- [Directions] What is needed is an exact copy of the lines from the one containing "Turn this picture" to the one containing "bar_edge = 0.4", both lines included, and no other lines.

── Information given ──

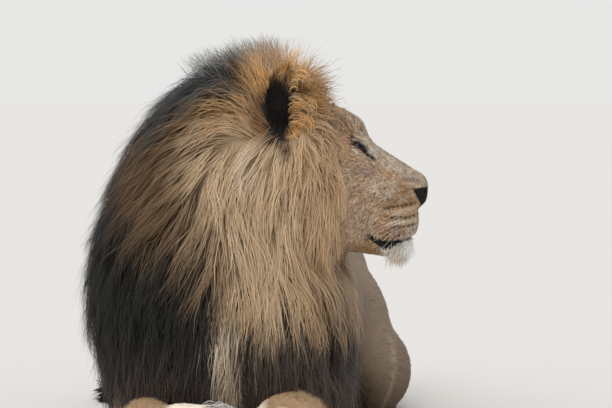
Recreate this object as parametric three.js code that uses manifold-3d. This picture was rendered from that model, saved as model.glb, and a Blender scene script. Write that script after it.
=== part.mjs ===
// A male lion lying on its chest with its head turned to its own left, life size.
// Millimetres, +Z up. The animal faces -Y, its body runs back along +Y, and its nose
// points along +X. Every solid reaches out to the tips of the coat.
import * as THREE from 'three';
import { mergeVertices } from 'three/addons/utils/BufferGeometryUtils.js';
import Module from 'manifold-3d';

const wasm = await Module();
wasm.setup();

// ---- driving dimensions ----
const gap = 0.4;              // clearance between neighbouring solids
const floorZ = 0;             // everything that rests is cut flat here
const beyond = 3000;          // larger than the animal, for cutting blocks
const bodyTurn = 8;           // degrees that the hindquarters swing towards +X
const shoulderY = 60;         // pivot of that swing
const headY = -125;           // mid plane of the turned head
const faceX = 246;            // where the face meets the mane
const mouthZ = 466;           // closed lips
const mouthCornerX = 290;
const eyeball = { x: 266, side: 61, z: 674, radius: 18.5 };
const maneCuts = { crownZ: 640, chestZ: 400 };    // heights where the mane is parted into solids
const lidGap = { ahead: 16, outward: 16, raise: 1, half: [20, 24, 9], tilt: 34, heading: 45 };

const coat = {
  tan: 0x9c7f5f, face: 0xa8875f, blond: 0xa98f6c, ginger: 0x9a6f42, dark: 0x35302d,
  cream: 0xd2c6b2, black: 0x14120f, leather: 0x2a2422, eye: 0x6f4a1c,
};

// ---- shape helpers ----
const radians = THREE.MathUtils.degToRad;

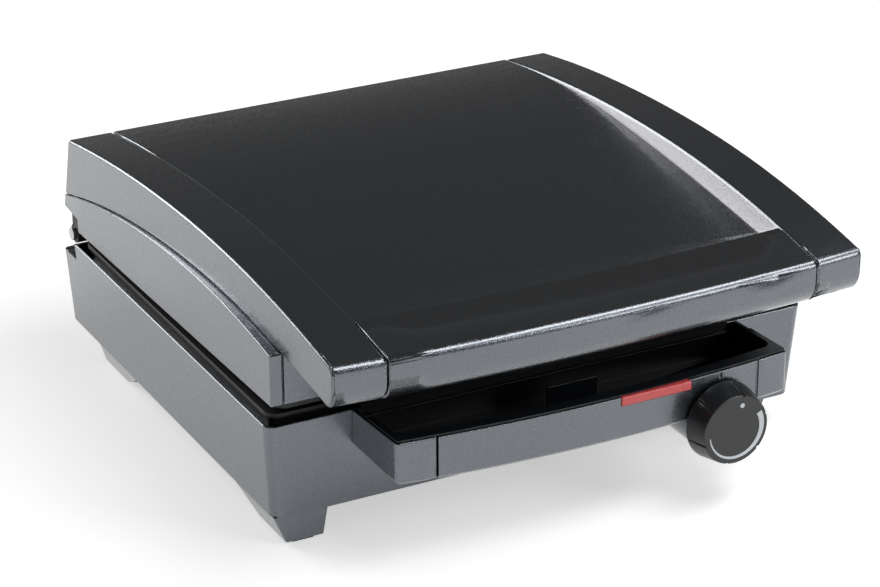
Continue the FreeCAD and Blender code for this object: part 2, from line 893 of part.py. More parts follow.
def upper_plate():
    pocket = pan_slab(pan_wall, 0.0, upper_roof_z)
    body = fuse([upper_rim_slab(0.0, upper_rim_base, upper_rim_top), pan_slab(0.0, upper_rim_base, upper_pan_z)])
    holes = [rod(V(x, y, upper_pan_z - floor_thickness / 2), V(0, 0, 1), screw_radius, floor_thickness)
             for x, y in plate_screw_places()]
    ribs = rib_teeth(upper_roof_z + rib_root, upper_roof_z - rib_height)
    return cut(fuse([body.cut(pocket)] + ribs), holes)


def plate_screws(z_head, z_tip):
    """Hexagon-headed screws whose heads rest on the reflector and whose tips are in the plate."""
    way = 1 if z_tip > z_head else -1
    hexagon = [(screw_head_radius * math.cos(math.radians(60 * k)),
                screw_head_radius * math.sin(math.radians(60 * k))) for k in range(6)]
    screws = []
    for x, y in plate_screw_places():
        head_end = z_head - way * screw_head_height
        head = plan_prism([(x + dx, y + dy) for dx, dy in hexagon], min(z_head, head_end), max(z_head, head_end))
        screws.append(head.fuse(rod(V(x, y, z_head), V(0, 0, way), screw_radius, abs(z_tip - z_head))))
    return Part.makeCompound(screws)


def lower_plate_screws():
    return plate_screws(lower_reflector_z - reflector_thickness, lower_pan_z + floor_thickness / 2)


def upper_plate_screws():
    return plate_screws(upper_reflector_z + reflector_thickness, upper_pan_z - floor_thickness / 2)


def element(z_plate, way):
    """Heater bent round the plate's back from two terminals; way is -1 under a plate and 1 over one."""
    wide, narrow = element_width / 2, element_width / 4
    profile = [(-wide, 0.0), (-narrow, element_height), (narrow, element_height), (wide, 0.0)]
    half = pan_half - element_inset
    depth = pan_rear - pan_front - 2 * element_inset
    inward = half - terminal_spread - terminal_bend - element_bend
    along = depth - 2 * element_bend
    moves = [("run", terminal_reach - terminal_bend), ("right", terminal_bend), ("run", inward),
             ("left", element_bend), ("run", along), ("left", element_bend), ("run", 2 * (half - element_bend)),
             ("left", element_bend), ("run", along), ("left", element_bend), ("run", inward),
             ("right", terminal_bend), ("run", terminal_reach - terminal_bend)]
    place = V(-terminal_spread, pan_rear - element_inset + terminal_reach, z_plate)
    heading = V(0, -1, 0)
    lengths = []
    for kind, size in moves:
        right = V(heading.y, -heading.x, 0)
        corners = [place + right * u + V(0, 0, way * v) for u, v in profile]
        section = Part.Face(Part.makePolygon(corners + corners[:1]))
        if kind == "run":
            lengths.append(section.extrude(heading * size))
            place = place + heading * size
        else:
            side = 1 if kind == "right" else -1
            centre = place + right * (side * size)
            lengths.append(section.revolve(centre, V(0, 0, -side), 90))
            place = centre + heading * size
            heading = right * side
    end = pan_rear - element_inset + terminal_reach
    tabs = [box(side * terminal_spread - blade_width / 2, side * terminal_spread + blade_width / 2, end - past,
                end + blade_length, z_plate + way * element_height / 2 - blade_thickness / 2,
                z_plate + way * element_height / 2 + blade_thickness / 2) for side in (-1, 1)]
    return fuse(lengths + tabs)


def lower_heating_element():
    return element(lower_pan_z, -1)


def upper_heating_element():
    return element(upper_pan_z, 1)


def reflector(z_inner, way):
    """Folded sheet pan behind a heater; way is -1 under the lower plate and 1 over the upper one."""
    z_outer = z_inner + way * reflector_thickness
    z_rim = z_inner - way * reflector_wall

    def pan(inset, za, zb):
        side = reflector_inset + inset
        return cut_corner_slab(-pan_half + side, pan_half - side, pan_front + side, pan_rear - side,
                               min(za, zb), max(za, zb), reflector_corner)

    body = pan(0.0, z_outer, z_rim).cut(pan(reflector_thickness, z_inner, z_rim - way * past))
    holes = [rod(V(x, y, min(z_inner, z_outer) - past), V(0, 0, 1), screw_radius + seat_gap, 2 * past)
             for x, y in plate_screw_places()]
    return cut(body, holes)


def lower_reflector():
    return reflector(lower_reflector_z, -1)


def upper_reflector():
    return reflector(upper_reflector_z, 1)


def clamps(z_element, z_back):
    """Straps that press the heater to the plate; each stands on the reflector."""
    way = 1 if z_back > z_element else -1
    half = pan_half - element_inset
    y0, y1 = pan_middle - clamp_width / 2, pan_middle + clamp_width / 2
    over = z_element + way * clamp_thickness
    straps = []
    for side in (-1, 1):
        x = side * half
        outside = box(x - clamp_width, x + clamp_width, y0, y1, min(z_element, z_back), max(z_element, z_back))
        inside = box(x - clamp_width + clamp_thickness, x + clamp_width - clamp_thickness, y0 - past, y1 + past,
                     min(over, over + way * base_width), max(over, over + way * base_width))
        straps.append(outside.cut(inside))
    return Part.makeCompound(straps)


def lower_element_clamps():
    return clamps(lower_pan_z - element_height, lower_reflector_z)


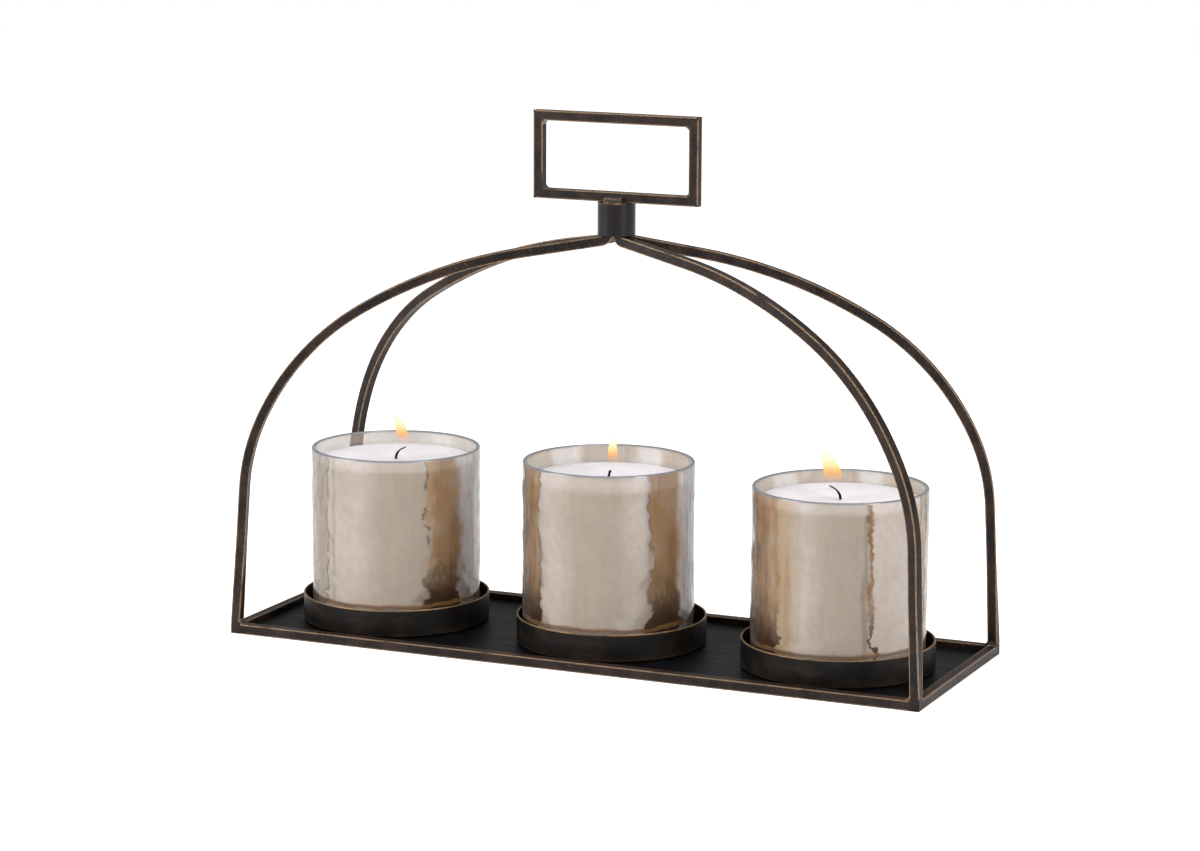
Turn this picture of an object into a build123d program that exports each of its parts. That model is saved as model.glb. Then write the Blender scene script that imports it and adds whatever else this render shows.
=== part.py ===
from build123d import *
import math
import os

# A welded tray of square bar carries three shallow pans. Four bent bars rise from its corners, turn up
# side by side inside a collar, and carry a rectangular handle. A glass tumbler stands loose in each pan,
# and a pillar candle stands loose in each tumbler.
# Millimetres, +Z up, +X along the tray, -Y the front. The origin is under the middle of the tray.

# Square bar, used for every rail, leg and handle bar
bar = 6.35
bar_edge = 0.4

# Tray
tray_length = 470.0
tray_width = 156.7
plate_thickness = 1.5
plate_lift = 0.5

# Legs: a twist and a straight stretch, two arcs through points given as shares of the arch, a third arc
# into a straight run, and a tight bend up into the collar. They are bent by hand, so each bows out of true
# at its shoulder, and at its crown by a reach and a rise.
twist_top = 60.0
straight_top = 95.9
lean_in = 5.8
shoulder_reach = 0.928
shoulder_rise = 0.534
crown_reach = 0.6575
crown_rise = 0.807
run_slope = 9.6
run_gap = 0.5
bend_radius = 5.0
weld_size = 3.2
weld_hollow = 0.36
shoulder_bow = {"front_left": 0.0, "front_right": 2.6, "back_right": 1.5, "back_left": -4.7}
crown_bow = {
    "front_left": (0.2, 0.2),
    "front_right": (0.0, 1.2),
    "back_right": (0.6, 0.0),
    "back_left": (-0.7, -1.7),
}

# Collar and handle, welded up a little to the right of the tray's middle
crown_x = 2.0
collar_bottom = 264.5
collar_height = 20.7
collar_wall = 1.55
collar_clearance = 0.4
collar_chamfer = 0.3
bundle_gap = 0.04
handle_width = 112.5
handle_height = 55.7
handle_weld_size = 2.5
seat_bead_width = 11.5
seat_bead_depth = 3.8
seat_bead_front = 2.6
seat_bead_back = 3.9

# Pans, spread along the tray: a gap between two of them is a share of the length that is left over
pan_gap_share = 0.355
pan_clearance = 4.7
pan_height = 18.35
pan_wall = 1.2
pan_radius = 2.5
pan_rim_radius = 0.45

# Glasses: the middle one is blown a little taller and stands a little off its pan's centre
glass_wall = 3.0
glass_base = 4.0
glass_foot_radius = 6.0
glass_inner_radius = 1.0
glass_rim_radius = 1.2
glass_headroom = {"left": 8.1, "middle": 11.2, "right": 8.1}
glass_shift = {"left": 0.0, "middle": -2.5, "right": 0.0}

# Candles and wicks
candle_diameter = 101.6
candle_height = 101.6
candle_clearance = 1.2
candle_edge = 2.0
candle_foot = 0.8
wick_diameter = 2.0
wick_clearance = 0.05
wick_start = 1.0
wick_upright = 2.0
wick_bend_radius = 3.0
wick_tip = 5.5
wick_lean = {"left": 52.0, "middle": 18.0, "right": -55.0}

# Places worked out from the sizes above
glass_bore = candle_diameter + 2 * candle_clearance
glass_diameter = glass_bore + 2 * glass_wall
pan_diameter = glass_diameter + 2 * (pan_clearance + pan_wall)
spare_length = tray_length - 2 * bar - 3 * pan_diameter
pan_pitch = pan_diameter + pan_gap_share * spare_length
foot_x = (tray_length - bar) / 2
foot_y = (tray_width - bar) / 2
stub_top = bar + weld_size
foot_angle = math.atan2(foot_y, foot_x)
bundle_offset = bar * (math.cos(foot_angle) + math.sin(foot_angle)) / 2 + bundle_gap / 2
bundle_reach = math.hypot(
    bundle_offset * math.sqrt(2) + bar / math.sqrt(2) * math.cos(foot_angle),
    bar / math.sqrt(2) * math.sin(foot_angle),
)
collar_bore_radius = bundle_reach + collar_clearance
collar_radius = collar_bore_radius + collar_wall
collar_top = collar_bottom + collar_height
bend_tangent = bend_radius * math.tan(math.radians((90 - run_slope) / 2))
run_height = collar_bottom - run_gap - bend_tangent + bend_radius - bar / 2
plate_top = plate_lift + plate_thickness
pan_floor = plate_top + pan_wall
candle_bottom = pan_floor + glass_base
candle_top = candle_bottom + candle_height
weld_length = bar - 2 * bar_edge
stations = {"left": -pan_pitch, "middle": 0.0, "right": pan_pitch}
corners = {"front_left": (-1, -1), "front_right": (1, -1), "back_right": (1, 1), "back_left": (-1, 1)}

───

- [Correct response]
Turn this picture of an object into a build123d program that exports each of its parts. That model is saved as model.glb. Then write the Blender scene script that imports it and adds whatever else this render shows.
=== part.py ===
from build123d import *
import math
import os

# A welded tray of square bar carries three shallow pans. Four bent bars rise from its corners, turn up
# side by side inside a collar, and carry a rectangular handle. A glass tumbler stands loose in each pan,
# and a pillar candle stands loose in each tumbler.
# Millimetres, +Z up, +X along the tray, -Y the front. The origin is under the middle of the tray.

# Square bar, used for every rail, leg and handle bar
bar = 6.35
bar_edge = 0.4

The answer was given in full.